On the Eastern frontier the issue is more doubtful because of the uncertainty of Russian things. The peculiar military strength of Russia, a strength it was not able to display in Manchuria, lies in its vast resources of mounted men. A set invasion of Prussia may be a matter of many weeks, but the raiding possibilities in Eastern Germany are enormous. It is difficult to guess how far the Russian attack will be guided by intelligence, and how far Russia will blunder, but Russia will have to blunder very disastrously indeed before she can be put upon the defensive. A Russian raid is far more likely to threaten Berlin than a German to reach Paris.
Meanwhile there is the struggle on the sea. In that I am prepared for some rude shocks. The Germans have devoted an amount of energy to the creation of an aggressive navy that would have been spent more wisely in consolidating their European position. It is probably a thoroughly good navy, and ship for ship the equal of our own. But the same lack of invention, the same relative uncreativeness that has kept the German behind the Frenchman in things aerial has made him, regardless of his shallow seas, follow our lead in naval matters, and if we have erred, and I believe we have erred, in overrating the importance of the big battleship, the German has at least very obligingly fallen in with our error. The safest, most effective, place for the German fleet at the present time is the Baltic Sea. On this side of the Kiel Canal, unless I overrate the powers of the water-plane, there is no safe harbour for it. If it goes into port anywhere that port can be ruined, and the bottled-up ships can be destroyed at leisure by aerial bombs. So that if they are on this side of the Kiel Canal they must keep the sea and fight, if we let them, before their coal runs short. Battle in the open sea in this case is their only chance. They will fight against odds, and with every prospect of a smashing, albeit we shall certainly have to pay for that victory in ships and men. In the Baltic we shall not be able to get at them without the participation of Denmark, and they may have a considerable use against Russia. But in the end even there mine and aeroplane and destroyer should do their work.

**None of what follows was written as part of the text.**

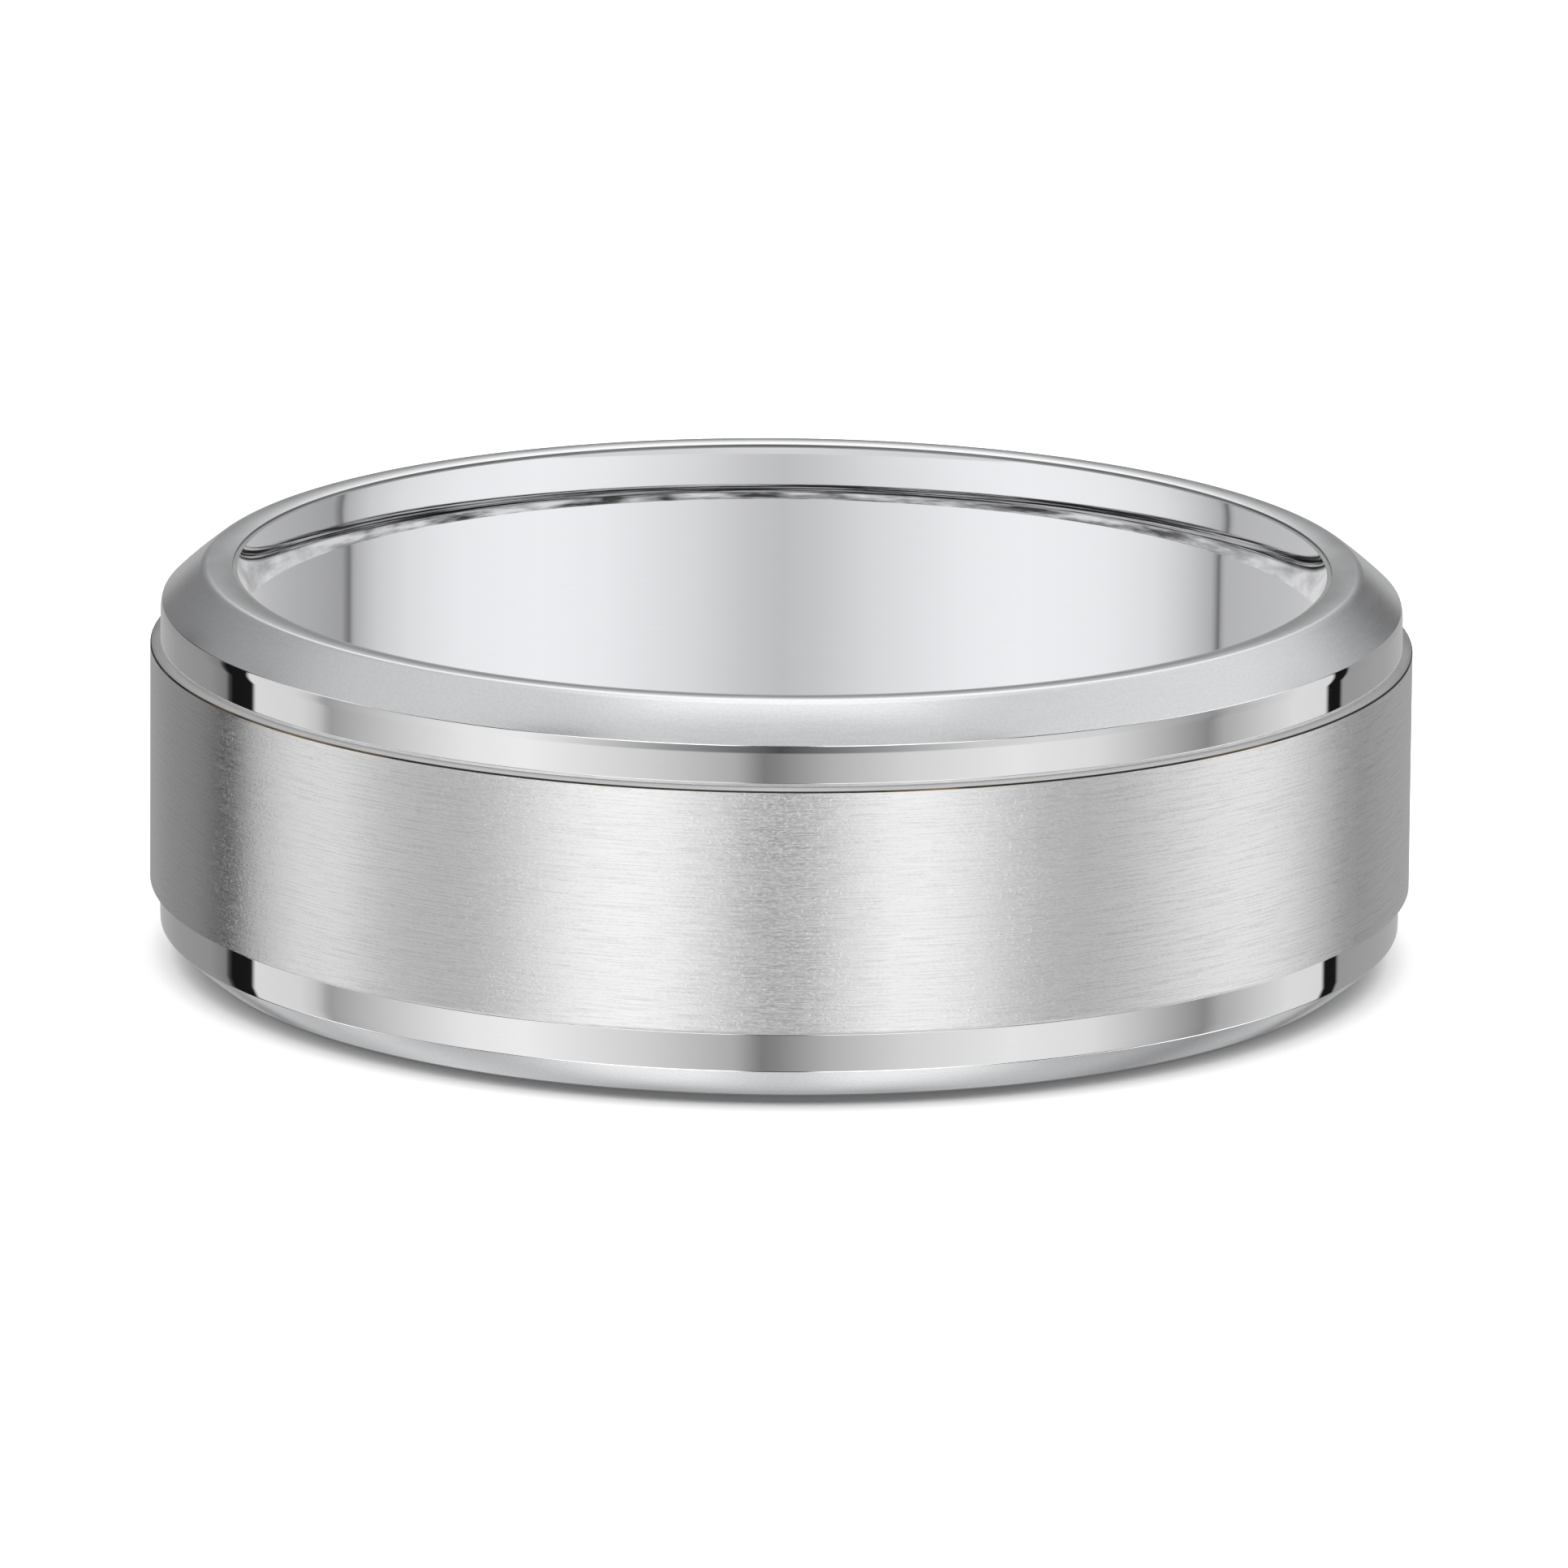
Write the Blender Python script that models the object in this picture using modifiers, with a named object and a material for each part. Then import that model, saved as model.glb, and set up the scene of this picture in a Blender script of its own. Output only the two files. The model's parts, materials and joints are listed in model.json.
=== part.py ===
"""Wedding band, built as a soldered stack of turned rings on a comfort-fit sleeve.

Units are metres and +Z is up. The band lies flat on its lower rim, with the finger bore's axis on Z
and the origin at the centre of the face it rests on.

An inner sleeve runs the full width and lines the finger bore. A satin center band and two polished
edge rings slide over it, and a thin ring of solder joins each edge ring to the center band.
"""

from math import acos, cos, pi, radians, sin

import bpy

# Driving dimensions
BAND_WIDTH = 0.00700
BAND_RADIUS = 0.01110
FINGER_RADIUS = 0.00938
STEP_RADIUS = 0.01092
BAND_HALF_HEIGHT = 0.00209
LEDGE_HALF_HEIGHT = 0.002165
STEP_HEIGHT = 0.00053
SOLDER_THICKNESS = 0.00003
JOINT_GAP = 0.00001

# Edges and rims
BAND_CHAMFER_DEPTH = 0.00002
BAND_CHAMFER_HEIGHT = 0.00003
EDGE_BREAK_DEPTH = 0.00003
EDGE_BREAK_HEIGHT = 0.00012
CREST_INNER_RADIUS = 0.00985
CREST_OUTER_RADIUS = 0.01007
CREST_ROUNDING = 0.00030
BEVEL_SLOPE = radians(40)
RIM_DROP = 0.00003
SLEEVE_OUTER_RADIUS = 0.00965
SLEEVE_SETBACK = 0.00007
LIP_RADIUS = 0.009575
MOUTH_ARC_RADIUS = 0.00230

# Facets
AROUND = 96
MOUTH_FACETS = 5
CREST_FACETS = 4
SHARP_ANGLE = radians(12)

# Worked out from the above
HALF_WIDTH = BAND_WIDTH / 2
BORED_RADIUS = SLEEVE_OUTER_RADIUS + JOINT_GAP
SOLDER_LOW = LEDGE_HALF_HEIGHT + JOINT_GAP
SOLDER_HIGH = SOLDER_LOW + SOLDER_THICKNESS
EDGE_RING_BASE = SOLDER_HIGH + JOINT_GAP
STEP_TOP = EDGE_RING_BASE + STEP_HEIGHT
MOUTH_SWEEP = acos(1 - (LIP_RADIUS - FINGER_RADIUS) / MOUTH_ARC_RADIUS)


def clear_scene():
    for obj in list(bpy.data.objects):
        bpy.data.objects.remove(obj, do_unlink=True)


def metal(name, color, roughness):
    material = bpy.data.materials.new(name)
    material.use_nodes = True
    shader = material.node_tree.nodes["Principled BSDF"]
    shader.inputs["Base Color"].default_value = (*color, 1.0)
    shader.inputs["Metallic"].default_value = 1.0
    shader.inputs["Roughness"].default_value = roughness
    material.diffuse_color = (*color, 1.0)
    return material


def turned_mesh(name, section):
    """A closed section of (radius, height) points, turned once around Z.

    The section lists its outer side from top to bottom and then its inner side from bottom to top.
    """
    points = [(radius, 0.0, height) for radius, height in section]
    loop = [(i, (i + 1) % len(points)) for i in range(len(points))]
    outline = bpy.data.meshes.new(name + "_section")
    outline.from_pydata(points, loop, [])
    blank = bpy.data.objects.new(name + "_blank", outline)
    bpy.context.scene.collection.objects.link(blank)
    screw = blank.modifiers.new("turn", "SCREW")
    screw.axis = "Z"
    screw.angle = 2 * pi
    screw.steps = AROUND
    screw.render_steps = AROUND
    screw.use_merge_vertices = True
    screw.merge_threshold = 1e-6
    graph = bpy.context.evaluated_depsgraph_get()
    mesh = bpy.data.meshes.new_from_object(blank.evaluated_get(graph))
    bpy.data.objects.remove(blank, do_unlink=True)
    bpy.data.meshes.remove(outline)
    mesh.name = name
    mesh.shade_smooth()
    mesh.set_sharp_from_angle(angle=SHARP_ANGLE)
    return mesh


def add_piece(name, mesh, material, collection, axis, turned_over=False):
    """One piece on the band's axis. Turned over, it is the mirror image below the middle plane."""
    obj = bpy.data.objects.new(name, mesh)
    obj.parent = axis
    obj.rotation_euler = (pi if turned_over else 0.0, 0.0, 0.0)
    obj.material_slots[0].link = "OBJECT"
    obj.material_slots[0].material = material
    collection.objects.link(obj)
    return obj


def sleeve_section():
    """The full-width lining: a straight seat outside, and a bore that rounds out into both mouths."""
    end = HALF_WIDTH - SLEEVE_SETBACK
    mouth = []
    for i in range(MOUTH_FACETS + 1):
        slope = MOUTH_SWEEP * i / MOUTH_FACETS
        radius = FINGER_RADIUS + MOUTH_ARC_RADIUS * (1 - cos(slope))
        height = end - MOUTH_ARC_RADIUS * (sin(MOUTH_SWEEP) - sin(slope))
        mouth.append((radius, height))
    seat = [(SLEEVE_OUTER_RADIUS, end), (SLEEVE_OUTER_RADIUS, -end)]
    return seat + [(radius, -height) for radius, height in reversed(mouth)] + mouth


def center_band_section():
    """The satin band: chamfered corners, a sloping ledge at each end and flat faces to solder to."""
    corner = BAND_HALF_HEIGHT + BAND_CHAMFER_HEIGHT
    upper = [
        (BORED_RADIUS, LEDGE_HALF_HEIGHT),
        (STEP_RADIUS, LEDGE_HALF_HEIGHT),
        (BAND_RADIUS - BAND_CHAMFER_DEPTH, corner),
        (BAND_RADIUS, BAND_HALF_HEIGHT),
    ]
    return upper + [(radius, -height) for radius, height in reversed(upper)]


def edge_ring_section():
    """The upper edge ring: a polished step, a broken edge, a bevel and a rounded rim, flat on its crest."""
    rounding = []
    for i in range(CREST_FACETS + 1):
        slope = BEVEL_SLOPE * i / CREST_FACETS
        radius = CREST_OUTER_RADIUS + CREST_ROUNDING * sin(slope)
        rounding.append((radius, HALF_WIDTH - CREST_ROUNDING * (1 - cos(slope))))
    return [
        (BORED_RADIUS, HALF_WIDTH - RIM_DROP),
        (CREST_INNER_RADIUS, HALF_WIDTH),
        *rounding,
        (STEP_RADIUS - EDGE_BREAK_DEPTH, STEP_TOP + EDGE_BREAK_HEIGHT),
        (STEP_RADIUS, STEP_TOP),
        (STEP_RADIUS, EDGE_RING_BASE),
        (BORED_RADIUS, EDGE_RING_BASE),
    ]


def solder_section():
    """The thin upper ring of solder, flush with the polished step."""
    return [
        (BORED_RADIUS, SOLDER_HIGH),
        (STEP_RADIUS, SOLDER_HIGH),
        (STEP_RADIUS, SOLDER_LOW),
        (BORED_RADIUS, SOLDER_LOW),
    ]


def build():
    clear_scene()
    collection = bpy.data.collections.new("wedding_band")
    bpy.context.scene.collection.children.link(collection)
    axis = bpy.data.objects.new("band_axis", None)
    axis.location = (0.0, 0.0, HALF_WIDTH)
    collection.objects.link(axis)

    satin = metal("satin_band", (0.74, 0.74, 0.75), 0.34)
    polished = metal("polished_lining", (0.80, 0.80, 0.81), 0.05)
    solder = metal("solder", (0.52, 0.46, 0.38), 0.40)

    sleeve = turned_mesh("inner_sleeve", sleeve_section())
    sleeve.materials.append(polished)
    add_piece("inner_sleeve", sleeve, polished, collection, axis)

    band = turned_mesh("center_band", center_band_section())
    band.materials.append(satin)
    add_piece("center_band", band, satin, collection, axis)

    edge_ring = turned_mesh("edge_ring", edge_ring_section())
    solder_ring = turned_mesh("solder_ring", solder_section())
    edge_ring.materials.append(polished)
    solder_ring.materials.append(solder)
    for place, turned_over in (("upper", False), ("lower", True)):
        edge_metal = metal(place + "_edge_polish", (0.76, 0.77, 0.79), 0.14)
        add_piece(place + "_edge_ring", edge_ring, edge_metal, collection, axis, turned_over)
        add_piece(place + "_solder_ring", solder_ring, solder, collection, axis, turned_over)


build()
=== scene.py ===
"""Looks for the wedding band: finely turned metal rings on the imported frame, under a soft studio sky."""

import json
from math import acos, asin, atan2, cos, pi, radians, sin, tan

import bpy
from mathutils import Euler, Matrix, Vector

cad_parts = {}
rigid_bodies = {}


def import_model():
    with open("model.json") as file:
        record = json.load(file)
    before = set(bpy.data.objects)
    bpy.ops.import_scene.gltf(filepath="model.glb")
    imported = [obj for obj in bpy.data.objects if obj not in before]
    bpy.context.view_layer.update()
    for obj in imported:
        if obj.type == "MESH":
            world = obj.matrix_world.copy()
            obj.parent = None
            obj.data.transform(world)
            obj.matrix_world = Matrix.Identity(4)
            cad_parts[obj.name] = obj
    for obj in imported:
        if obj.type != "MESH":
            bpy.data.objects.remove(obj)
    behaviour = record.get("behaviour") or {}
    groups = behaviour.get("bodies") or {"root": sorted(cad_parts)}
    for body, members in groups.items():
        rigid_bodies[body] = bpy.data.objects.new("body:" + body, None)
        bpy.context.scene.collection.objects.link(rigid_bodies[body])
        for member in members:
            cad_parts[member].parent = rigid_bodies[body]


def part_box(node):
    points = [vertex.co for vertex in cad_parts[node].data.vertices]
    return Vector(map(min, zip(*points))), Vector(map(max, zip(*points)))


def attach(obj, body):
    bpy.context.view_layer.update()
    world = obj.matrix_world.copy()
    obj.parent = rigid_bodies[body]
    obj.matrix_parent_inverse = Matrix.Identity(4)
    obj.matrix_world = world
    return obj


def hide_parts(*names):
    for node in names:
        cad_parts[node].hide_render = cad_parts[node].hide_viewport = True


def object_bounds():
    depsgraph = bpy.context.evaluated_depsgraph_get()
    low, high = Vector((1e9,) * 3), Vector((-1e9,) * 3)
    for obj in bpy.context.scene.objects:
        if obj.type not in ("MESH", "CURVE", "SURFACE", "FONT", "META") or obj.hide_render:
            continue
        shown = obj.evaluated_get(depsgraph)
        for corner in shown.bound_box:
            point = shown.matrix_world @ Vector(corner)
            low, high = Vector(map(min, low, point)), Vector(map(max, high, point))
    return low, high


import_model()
cad_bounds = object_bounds()

MM = 0.001

# Driving sizes, read from the frame. Half heights are measured from the band's middle plane.
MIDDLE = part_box("center_band")[0].z / 2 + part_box("center_band")[1].z / 2
HALF_WIDTH = cad_bounds[1].z - MIDDLE
BAND_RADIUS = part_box("center_band")[1].x
LEDGE_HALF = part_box("center_band")[1].z - MIDDLE
STEP_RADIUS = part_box("upper_edge_ring")[1].x
SEAT_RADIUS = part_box("inner_sleeve")[1].x
SLEEVE_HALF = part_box("inner_sleeve")[1].z - MIDDLE
SOLDER_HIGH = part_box("upper_solder_ring")[1].z - MIDDLE

# Sizes inside the turned sections, close to the CAD's and with finer roundings
JOINT_GAP = 0.01 * MM
BORED_RADIUS = SEAT_RADIUS + JOINT_GAP
BORE_RADIUS = 9.38 * MM
LIP_RADIUS = 9.575 * MM
MOUTH_ARC = 2.3 * MM
MOUTH_SWEEP = acos(1 - (LIP_RADIUS - BORE_RADIUS) / MOUTH_ARC)
BAND_HALF = 2.09 * MM
BAND_CHAMFER = 0.02 * MM
BAND_ROUNDING = 0.008 * MM
CHAMFER_TOP = 2.12 * MM
ROLL_START = 2.70 * MM
ROLL_TOP = 2.865 * MM
ROLL_DEPTH = 0.025 * MM
ROLL_TURN = radians(17.2)
LOWER_ROLL_DEPTH = 0.005 * MM
LOWER_ROLL_TURN = radians(3.5)
ROLL_ROUNDING = 0.03 * MM
STEP_FOOT_ROUNDING = 0.015 * MM
BEVEL_TURN = radians(6.6)
BEVEL_SLOPE = radians(39)
CROWN_RADIUS = 1.5 * MM
CREST_RADIUS = 9.95 * MM
CREST_OUTER = 10.07 * MM
CREST_ROUNDING = 0.30 * MM

# Facets. Sides that meet at more than SHARP keep a hard edge. Where they meet at less, LONG_SIDE_POWER
# sets how much more the shorter side's shading bends.
AROUND = 360
MOUTH_STEPS = 24
CORNER_STEPS = 8
RIM_STEPS = 10
CREST_STEPS = 10
BEVEL_STEPS = 8
ROLL_STEPS = 12
SHARP = radians(30)
LONG_SIDE_POWER = 6

# Light. Sky levels are divided by HEADROOM, since a ramp's colours stop at 1, and the world's strength
# brings them back. It is also divided by SILVER, the polish's own level, so that they show as written.
# FILL_LIGHT is the sky that lights the floor, and BACKDROP the white that the camera sees.
SILVER = 0.88
HEADROOM = 3.0
FILL_LIGHT = 0.22 / HEADROOM
BACKDROP = 1.1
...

So I reckon that Germany will be held east and west, and that she will get her fleet practically destroyed. We ought also to be able to sweep her shipping off the seas, and lower her flag for ever in Africa and Asia and the Pacific. All the probabilities, it seems to me, point to that. There is no reason why Italy should not stick to her present neutrality, and there is considerable inducement close at hand for both Denmark and Japan to join in, directly they are convinced of the failure of the first big rush on the part of Germany. All these issues will be more or less definitely decided within the next two or three months. By that time I believe German Imperialism will be shattered, and it may be possible to anticipate the end of the armaments phase of European history. France, Italy, England, and all the smaller Powers of Europe are now pacific countries; Russia, after this huge war, will be too exhausted for further adventure; a shattered Germany will be a revolutionary Germany, as sick of uniforms and the Imperialist idea as France was in 1871, as disillusioned about predominance as Bulgaria is to-day. The way will be open at last for all these Western Powers to organise peace. That is why I, with my declared horror of war, have not signed any of these “stop-the-war” appeals and declarations that have appeared in the last few days. Every sword that is drawn against Germany now is a sword drawn for peace.
III
HANDS OFF THE PEOPLE’S FOOD
This is a war-torn article, a convalescent article.
It is characteristic of the cheerful gallantry of the time that after being left for dead on Saturday evening this article should be able, in an only very slightly bandaged condition, to take its place in the firing-line again on Thursday morning.
It was first written late on Friday night; it was written in a mood of righteous excitement, and it was an extremely ineffective article. In the night I could not sleep because of its badness, and because I did so vehemently want it to hit hard and get its effect. I turned out about two o’clock in the morning and redrafted it, and the next day I wrote it all over again differently and carefully, and I think better. In the afternoon it was blown up by the discovery that Mr. Runciman had anticipated its essential idea. He had brought in, and the House had passed through all its stages, a Bill to give the Board of Trade power to requisition and deal with hoarded or reserved food. That was exactly the demand of my article. My article, about to die, saluted this most swift and decisive Government of ours....
Then I perceived that there were still many things to be said about this requisitioning of food. The Board of Trade has got its powers, but apparently they have still to be put into operation. It is extremely desirable that there should be a strong public opinion supporting and watching the exercise of these powers, and that they should be applied at the proper point immediately. The powers Mr. Runciman has secured so rapidly for the Board of Trade have to be put into operation; there must be an equally rapid development of local committees and commandos to carry out his idea. The shortage continues. It is not over. The common people, who are sending their boys so bravely and uncomplainingly to the front, must be relieved at once from the intolerable hardships which a certain section of the prosperous classes, a small section but an actively mischievous section, is causing them. It is a right; not a demand for charity. It is ridiculous to treat the problem in any other way.
So far the poorer English have displayed an amazing and exemplary patience in this crisis, a humility and courage that make one the prouder for being also English. Apart from any failure of employment at the present time, it must be plain to anyone who has watched the present rise of prices and who knows anything either at first hand of poor households or by reading such investigations as those of Mrs. Pember Reeves upon the family budgets of the poor, that the rank and file of our population cannot now be getting enough to eat. They are suffering needless deprivation and also they are suffering needless vexation. And there is no atom of doubt why they are suffering these distresses. It is that pretentious section of the prosperous classes, the section we might hit off with the phrase “automobile-driving villadom,” the “Tariff Reform and damn Lloyd George and Keir Hardie” class, the most pampered and least public-spirited of any stratum in the community, which has grabbed at the food; it has given way to an inglorious panic; it has broken ranks and stampeded to the stores and made the one discreditable exception in the splendid spectacle of our national solidarity.